Recorded data:
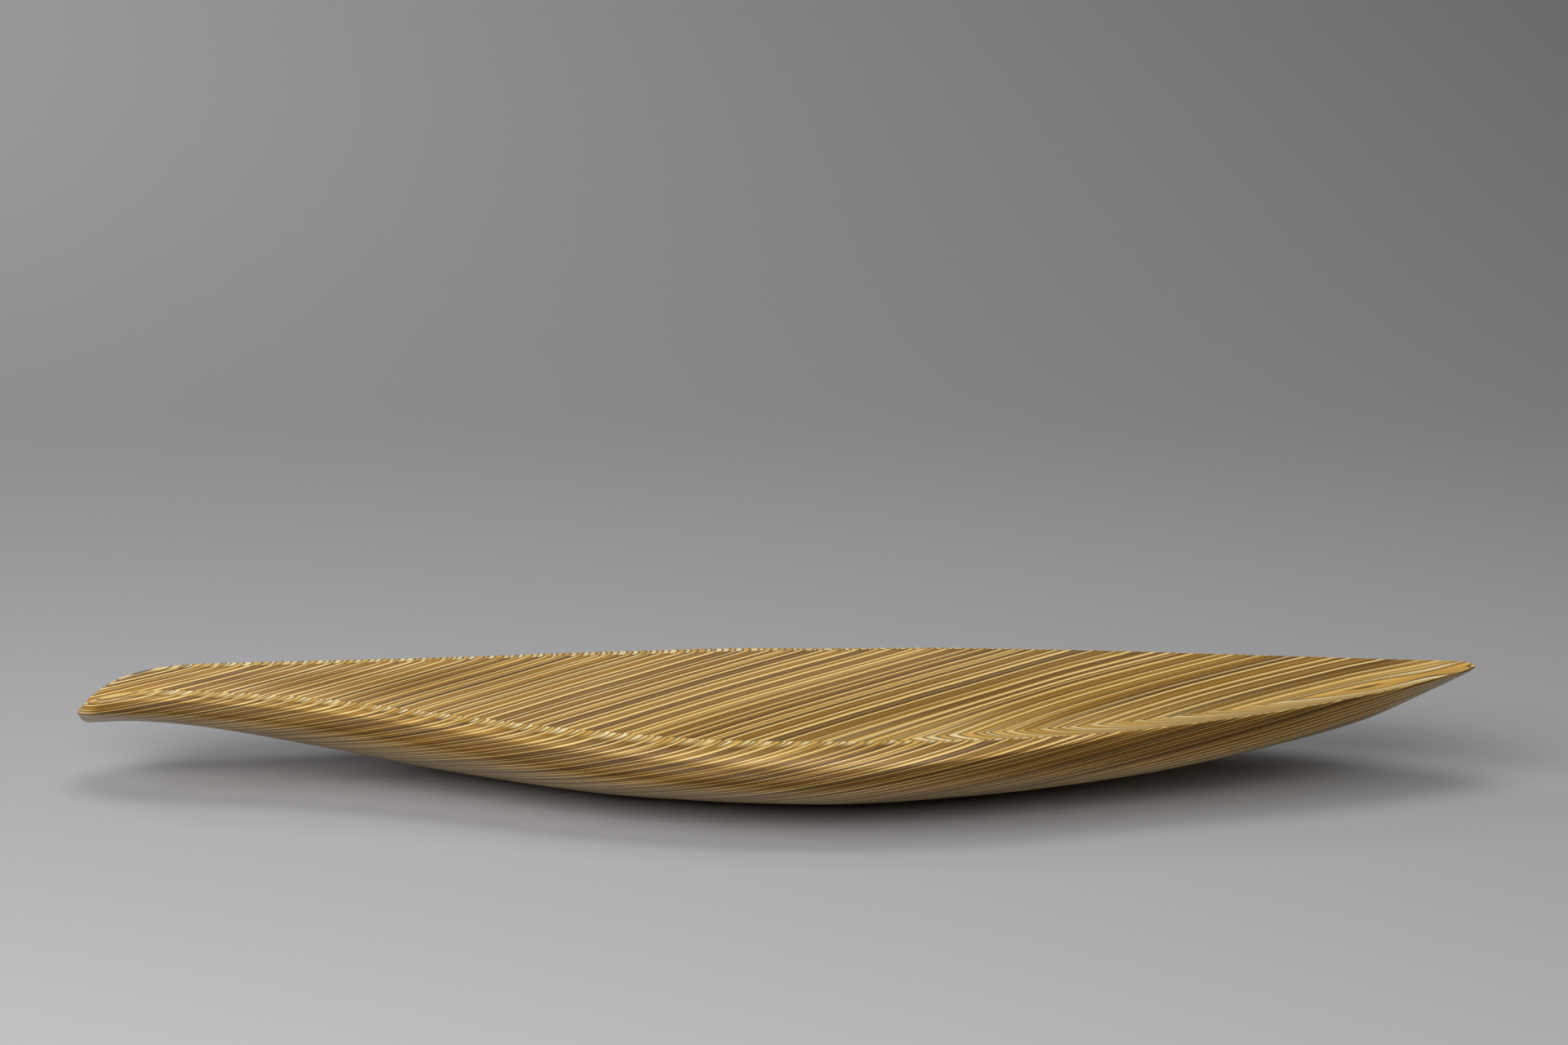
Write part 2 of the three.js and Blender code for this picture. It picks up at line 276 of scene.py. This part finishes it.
def carved_surface():
    """The dish as rings of points, its faces, and the smooth normal at each point."""
    nose = NOSE_PLAN_ROUND * np.linspace(0, 1, NOSE_STATIONS, endpoint=False) ** 2
    between = np.linspace(NOSE_PLAN_ROUND, LENGTH - TIP_ROUND, STATIONS, endpoint=False)
    tip_end = LENGTH - TIP_ROUND * np.linspace(1, 0, TIP_STATIONS) ** 2
    distances = np.concatenate([nose, between, tip_end])
    rings = []
    for distance in distances:
        half = half_section(distance)
        mirrored = half[-2:0:-1] * (-1, 1)
        section = np.vstack([half, mirrored])
        along = np.full(len(section), distance - LENGTH / 2)
        rings.append(np.column_stack([along, section]))
    ring = len(rings[0])
    points = np.vstack(rings)
    points[:, 2] = np.clip(points[:, 2], 0, cad_box[1][2])

    first = np.arange(len(rings) - 1)[:, None] * ring
    a = (first + np.arange(ring)).ravel()
    b = (first + (np.arange(ring) + 1) % ring).ravel()
    faces = np.column_stack([a, b, b + ring, a + ring])
    normals = np.zeros_like(points)
    flat = np.cross(points[faces[:, 2]] - points[faces[:, 0]], points[faces[:, 3]] - points[faces[:, 1]])
    for corner in range(4):
        np.add.at(normals, faces[:, corner], flat)
    normals /= np.linalg.norm(normals, axis=1)[:, None] + 1e-12

    tip = (len(rings) - 1) * ring
    ends = [list(range(ring))[::-1], [tip + j for j in range(ring)]]
    return points, faces, ends, normals


def pack_limits():
    """Where each pack of plies starts and ends across the stack, midway between neighbours."""
    reach = {}
    for name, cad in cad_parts.items():
        along = [vertex.co.dot(ACROSS_PLIES) for vertex in cad.data.vertices]
        reach[name] = (min(along), max(along))
    names = sorted(reach, key=lambda name: reach[name][0])
    limits = {}
    for i, name in enumerate(names):
        low = -math.inf if i == 0 else (reach[names[i - 1]][1] + reach[name][0]) / 2
        high = math.inf if i == len(names) - 1 else (reach[name][1] + reach[names[i + 1]][0]) / 2
        limits[name] = (low, high)
    return limits


def cut_pack(name, surface, low, high, material):
    """One pack of plies between two glue lines, as a closed mesh with the carved surface's shading."""
    points, faces, ends, normals = surface
    along = points @ np.array(ACROSS_PLIES)
    face_low, face_high = along[faces].min(1), along[faces].max(1)
    near = faces[(face_high >= low) & (face_low <= high)].tolist()
    near += [end for end in ends if along[end].max() >= low and along[end].min() <= high]
    used = sorted({i for face in near for i in face})
    number = {i: n for n, i in enumerate(used)}

    mesh = bpy.data.meshes.new(name)
    mesh.from_pydata(points[used].tolist(), [], [[number[i] for i in face] for face in near])
    body = bmesh.new()
    body.from_mesh(mesh)
    shade = body.verts.layers.float_vector.new("shade")
    body.verts.ensure_lookup_table()
    for vertex, i in zip(body.verts, used):
        vertex[shade] = Vector(normals[i])

    for limit, outward in ((low, -1), (high, 1)):
        if math.isinf(limit):
            continue
        cut = bmesh.ops.bisect_plane(
            body, geom=body.verts[:] + body.edges[:] + body.faces[:], dist=CUT_TOLERANCE,
            plane_co=ACROSS_PLIES * limit, plane_no=ACROSS_PLIES * outward, clear_outer=True,
        )
        rim = [item for item in cut["geom_cut"] if isinstance(item, bmesh.types.BMEdge)]
        bmesh.ops.triangle_fill(body, use_beauty=True, edges=rim, normal=ACROSS_PLIES * outward)
    bmesh.ops.recalc_face_normals(body, faces=body.faces)

    # the carved surface keeps its own smooth normals, and a cut side or a point without one stays flat
    is_flat = [abs(face.normal.dot(ACROSS_PLIES)) > CUT_SIDE for face in body.faces]
    split = []
    for face, flat in zip(body.faces, is_flat):
        face.smooth = not flat
        for corner in face.verts:
            own = corner[shade]
            stays_flat = flat or own.length < LEAST_NORMAL
            split.append(face.normal.copy() if stays_flat else own.normalized())
    body.to_mesh(mesh)
    body.free()
    mesh.normals_split_custom_set(split)
    mesh.materials.append(material)
    piece = bpy.data.objects.new(f"{name}_carved", mesh)
    bpy.context.scene.collection.objects.link(piece)
    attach(piece, "root")
    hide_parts(name)


def linear(colour):
    """An sRGB hex colour as the linear colour that Blender takes."""
    channels = [int(colour[i:i + 2], 16) / 255 for i in (0, 2, 4)]
    bent = [c / 12.92 if c <= 0.04045 else ((c + 0.055) / 1.055) ** 2.4 for c in channels]
    return (*bent, 1)


def node(tree, kind, inputs=(), **settings):
    """Adds a node. Settings go on the node itself, inputs on its sockets, as values or links."""
    made = tree.nodes.new(kind)
    for name, value in settings.items():
        setattr(made, name, value)
    for socket, value in dict(inputs).items():
        if isinstance(value, bpy.types.NodeSocket):
            tree.links.new(value, made.inputs[socket])
        else:
            made.inputs[socket].default_value = value
    return made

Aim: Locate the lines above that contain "piece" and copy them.

Written response:
    piece = bpy.data.objects.new(f"{name}_carved", mesh)
    bpy.context.scene.collection.objects.link(piece)
    attach(piece, "root")